Commoner (, cited by Lyle ) argues that the main problem lies in our means of production and that in order to solve environmental land-use problems, we need to change not only the location of certain activities but also the ways of making things. As it has been expressed, understanding this phenomenon is perhaps one of the most relevant consequences of assessing the history of land-use development (especially since industrial revolution), given that it becomes simpler not only to comprehend the current state of the art as it applies to us, but also to envision possible solutions for present and future problems ([17, 18, 19, 20, 21]; Loures ). In a period when cities have become places of diversity and contrast, of abundant wealth and abject poverty , of opportunity and threat , places where beauty and ugliness lie in close proximity and where the future collides with the past , it is increasingly necessary to understand its processes and the problems inherent to them, which are now substantially different from what they were in the beginning, and which are directly dependent on land-use change and evolution [24, 25], progressively moving from liner planning strategies to circular planning strategies (Figure 2) in which land use is defined considering not only present solutions but also landscape resilience, bearing in mind that imperatively, humanized landscapes are all transitional places.
2. Sustainable land-use planning—from growth to development
It is a given that land-use change provides constant new opportunities for those who have the desire and the ability to seize landscape, regardless of their nature [21, 26, 27, 28, 29]. In this regard, land-use change and planning are considered to be a significant resource for achieving sustainable development [30, 31, 32, 33], contributing as well to improve life’s quality. Nonetheless, it needs to be thought in terms of the town-nature reconnection, considering previously developed ecological and sustainability theories and principles. Indeed, future land-use planning needs to be redeveloped in an integrated multifunctional way, emphasizing the fact that envisioned planning alternatives should not only offer different multipurpose uses, in order to be more attractive and viable, but also incorporate sustainability (considering socio-cultural, economic and environmental and aesthetic dimensions) at various levels, from national and regional planning to individual construction sites.
Land use needs to be thought in terms of sustainability and/or sustainable development, terms that get used a lot these days, and which since their appearance have been faced as new development paradigms introduced in land-use matters, merging social, economic and environmental ‘dimensions’ , and putting nations to work together in the definition of new principles and frameworks towards sustainable development (Figure 3).
In this regard, the application of sustainability principles to land-use change and land-use planning, the concept of sustainable development suggests that growth must occur, but that it must be quality growth. Still, encouraging growth while reducing resource consumption, is according to North  in fundamental opposition. This idea, though acceptable, is arguably not totally correct, for example, under the scope of landscape redevelopment, is arguably not totally correct, once, while fostering growth, greyscape redevelopment (considered here as an alternative to greenfield development) reduces land consumption. Growth does not always have to mean ‘new or more’, the problem is that the relatively vague construction of the concept, depending on the context or purpose of its use, turned it into a kind of ‘catch-all’ term that now refers to almost anything .

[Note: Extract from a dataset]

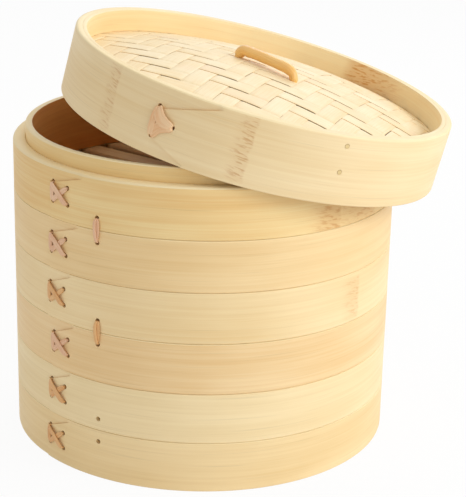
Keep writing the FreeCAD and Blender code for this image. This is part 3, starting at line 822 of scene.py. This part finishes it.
upper_in = lid_hoop_r - 2.2
low_edge = dome(upper_in) + 0.2
upper = hoop("lid_upper_hoop_bamboo", [(upper_in, low_edge + 1), (upper_in, lid_h - 3)], low_edge, lid_h, 82,
             [lid_inner_wood, lid_inner_wood, edge_wood, lid_inner_wood], matrix=LID, outer=lid_hoop_r,
             soft=0.06, wobble=0.0)
finish_piece(upper, "lid", "rim_bamboo", "lid_upper_hoop")
lower_in = lid_hoop_r - 3.5
high_edge = dome(lid_hoop_r) - weave_half - 1.3
lower = hoop("lid_lower_hoop_bamboo", [(lower_in, 10.5), (lower_in, high_edge - 3)], 9.5, high_edge, 83,
             [lid_inner_wood, lid_inner_wood, edge_wood, lid_inner_wood], matrix=LID, outer=lid_hoop_r,
             soft=0.35, wobble=0.05)
finish_piece(lower, "lid", "rim_bamboo", "lid_lower_hoop")

weave("weft", strip_look("weft_look", 1.0, warp_phase, 0), 1)
weave("warp", strip_look("warp_look", 2.0, weft_phase, 2), 101)
handle(handle_look)

made = Builder()
apex, right, low_left = lid_stitch
wall_strand(made, lid_lap_angle, apex, low_left, 3.4, 0.3, bow=-0.6, number=91.1, deep=3.0)
wall_strand(made, lid_lap_angle, low_left, right, 5.6, 0, bow=2.0, number=91.2, deep=3.0)
wall_strand(made, lid_lap_angle, apex, right, 6.0, 1, bow=-2.1, number=91.3, deep=3.0)
finish_piece(made.make("lid_stitch_cane", [stitch_cane], LID, 40), "lid", "cane", "lid_stitch")

for node, look in (("lid_pegs", peg_wood), ("lid_lining", lining_wood), ("lid_handle_pins", peg_wood)):
    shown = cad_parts[node]
    shown.data.materials.clear()
    shown.data.materials.append(look)


# ------------------------------------------------------------------ floor, light and camera
def studio():
    mesh = bpy.data.meshes.new("studio_floor")
    size = 6.0
    mesh.from_pydata([(-size, -size, 0), (size, -size, 0), (size, size, 0), (-size, size, 0)], [], [(0, 1, 2, 3)])
    floor = bpy.data.objects.new("studio_floor", mesh)
    bpy.context.scene.collection.objects.link(floor)
    m = Mat("studio_floor_look")
    seen = m.node("ShaderNodeLightPath").outputs
    direct = m.math("MAXIMUM", m.math("MAXIMUM", seen["Is Camera Ray"], seen["Is Glossy Ray"]), seen["Is Transmission Ray"])
    glow = m.node("ShaderNodeEmission", {"Color": (1, 1, 1, 1), "Strength": 1.0})
    m.shader.inputs["Base Color"].default_value = (0.9, 0.9, 0.89, 1)
    m.shader.inputs["Roughness"].default_value = 0.9
    m.shader.inputs["Specular IOR Level"].default_value = 0.1
    both = m.node("ShaderNodeMixShader", {0: m.math("MULTIPLY", direct, 0.92), 1: m.shader.outputs[0], 2: glow.outputs[0]})
    out = m.tree.nodes["Material Output"]
    m.tree.links.new(both.outputs[0], out.inputs["Surface"])
    mesh.materials.append(m.material)

    world = bpy.data.worlds.new("studio")
    bpy.context.scene.world = world
    world.use_nodes = True
    tree = world.node_tree
    back = tree.nodes["Background"]
    path = tree.nodes.new("ShaderNodeLightPath")
    most = tree.nodes.new("ShaderNodeMath")
    most.operation = "MAXIMUM"
    tree.links.new(path.outputs["Is Camera Ray"], most.inputs[0])
    tree.links.new(path.outputs["Is Glossy Ray"], most.inputs[1])
    level = tree.nodes.new("ShaderNodeMapRange")
    level.inputs["To Min"].default_value = 0.66
    level.inputs["To Max"].default_value = 1.0
    tree.links.new(most.outputs[0], level.inputs["Value"])
    tree.links.new(level.outputs[0], back.inputs["Strength"])
    back.inputs["Color"].default_value = (1, 1, 1, 1)


def lamp(name, place, aim, size, power, colour=(1, 1, 1)):
    data = bpy.data.lights.new(name, "AREA")
    data.shape, data.size, data.energy, data.color = "DISK", size, power, colour
    obj = bpy.data.objects.new(name, data)
    bpy.context.scene.collection.objects.link(obj)
    obj.location = place
    obj.rotation_euler = (Vector(aim) - Vector(place)).to_track_quat("-Z", "Y").to_euler()


def camera():
    elevation, roll = math.radians(18.78), math.radians(1.383)
    target, distance = Vector((0.01623, 0, 0.0942)), 0.832
    back = Vector((0, -math.cos(elevation), math.sin(elevation)))
    right = Vector((1, 0, 0))
    up = back.cross(right)
    x = right * math.cos(roll) + up * math.sin(roll)
    y = up * math.cos(roll) - right * math.sin(roll)
    place = target + back * distance
    data = bpy.data.cameras.new("photo_view")
    data.lens, data.sensor_width = 111.9, 36.0
    data.clip_start, data.clip_end = 0.05, 50
    obj = bpy.data.objects.new("photo_view", data)
    bpy.context.scene.collection.objects.link(obj)
    obj.matrix_world = Matrix(((x.x, y.x, back.x, place.x), (x.y, y.y, back.y, place.y),
                               (x.z, y.z, back.z, place.z), (0, 0, 0, 1)))
    bpy.context.scene.camera = obj


studio()
lamp("key_light", (1.15, -0.52, 0.75), (0, 0, 0.1), 0.8, 8.7)
lamp("back_light", (0.3, 0.9, 0.9), (0, 0, 0.15), 0.8, 3.0)
camera()
bpy.context.scene.view_settings.view_transform = "Standard"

Still, questions such as: How to achieve sustainability? How to measure it? And how does sustainable development improve current design and planning practices and vice-versa? continue to nourish the discussion around the concept of sustainability ([35, 37]; Manta-Conroy ), indicating that there is still a poor understanding of what it means , and of its influence in current landscape use and planning practices. This happens not only because sustainability may be interpreted in two ways: the first refers to landscape conservation, regarding the continuation of practices that maintain and organize it; the second, to the idea of perceiving sustainability as a main principle for future land use, considering the potential landscapes have to enhance sustainability , but also because the notion of a sustainable landscape development may involve a contradiction based on the fact that landscapes evolve somehow in a more or less chaotic way as a reflection of social and economic needs . In this way, as mentioned by Potschin and Young (, p. 157) landscapesmay contribute to sustainability, but they are not sustainable in themselves.

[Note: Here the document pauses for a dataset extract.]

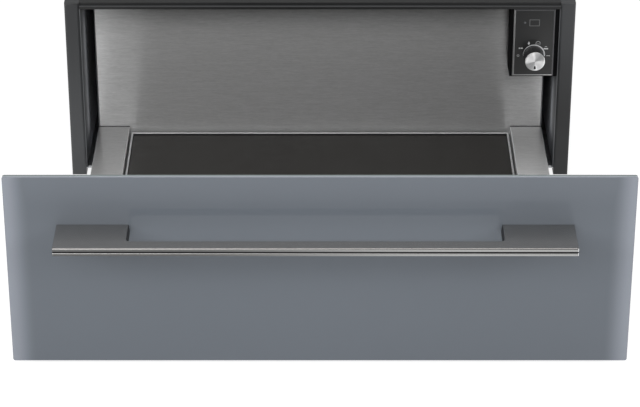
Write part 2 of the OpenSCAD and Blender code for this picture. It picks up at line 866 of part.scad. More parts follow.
module knob_shaft() {
    color("silver") rod_y(knob_x, knob_z, shaft_d / 2, shaft_front_y, shaft_rear_y);
}

module knob_pointer() {
    r = pointer_w / 2;
    color("#111212") along_y(knob_face_y - pointer_rise, knob_face_y) {
        flat([knob_x - r, pointer_z0 + r], [knob_x + r, pointer_z1 - r]);
        for (z = [pointer_z0 + r, pointer_z1 - r])
            translate([knob_x, z]) circle(r);
    }
}

// ---------- mains side ----------

module terminal_box() {
    rear_y = in_rear_y - box_rear_gap;
    low = [-gland_x - box_w / 2, rear_y - box_d, floor_z];
    high = [-gland_x + box_w / 2, rear_y, gland_z + box_headroom];
    wall = [box_wall, box_wall, box_wall];
    color("#d8d8d2") difference() {
        block(low, high);
        block(low + wall, high - wall);
        rod_y(-gland_x, gland_z, gland_bore_d / 2 + entry_play, rear_y - box_wall - over, rear_y + over);
    }
}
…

Considering this, at the planning level, the idea expressed by the Portuguese architect Nuno Portas  may represent in some way a vision of what planners and designers might understand by sustainable land-use planning. According to Portas, in order to be sustainable, once we are living in a period of great uncertainties, planning and design decisions should be flexible, leaving space for possible amendments. He goes further and states: for example, I am not thankful to Le Corbusier, by determining, in the beginning of the twentieth century, how modern cities should be. Today we know enough to say that the cities He envisioned were not good. Sustainability land-use planning means in this way, the capacity to develop resilient landscapes, that is, landscapes with the capacity to absorb disturbance and reorganize while undergoing change so as to retain essentially the same function, structure, identity and feedbacks ([43, 44]), including also the capacity to recover from management mistakes.
These ideas are in some regard connected with the vision highlighted by the Dutch architects Rem Koolhaas and Adrian Geuze according to which planning and design should be faced as an opportunity to sketch out a future development without entirely fixing it , creating landscapes with the potential to change and evolve in accordance to still unknown usages. In fact, the integration of sustainability in planning and design processes represents a paradigm shift to the extent that it reflects not only changes in the manner in which development is planned, but also in the organization of the socio-cultural and economic mechanisms that control and implement planning, and in the role of the community in those land-use planning processes. This new reality enabled in part, by significant economic changes, led urban planning and design to another level, in which places and people acquired an increasing significance in economic redevelopment (Figure 4). Though, these efforts operate in contradiction to factors such as an increasing population, and a growing use of resources, many of them non-renewable .
Even if throughout recent years several normative theories regarding sustainable land use, considering both design and planning principles towards sustainable communities, were created, defining not only the ways in which land-use planning should be envisioned but also the ways in which new developments should be created, the answer to this question is far from being achieved. From an overall viewpoint, sustainable land use represents a subject of real sustainable dimensions, given that it tackles environmental, social and economic issues, which are the main dimensions of sustainability.
The present book considers a set of subjects which highlight the diverse nature of the scientific domains associated to land-use planning, emphasizing the need to acknowledge not only that environmental land use is not sufficient, but also that the contribution of each sustainability pillar is equally important, offering complementary development opportunities, while enabling landscapes to fulfil multiple functions in an integrated way, underlining the relevance of multifunctionality to promote sustainable land-use, planning strategies and policies.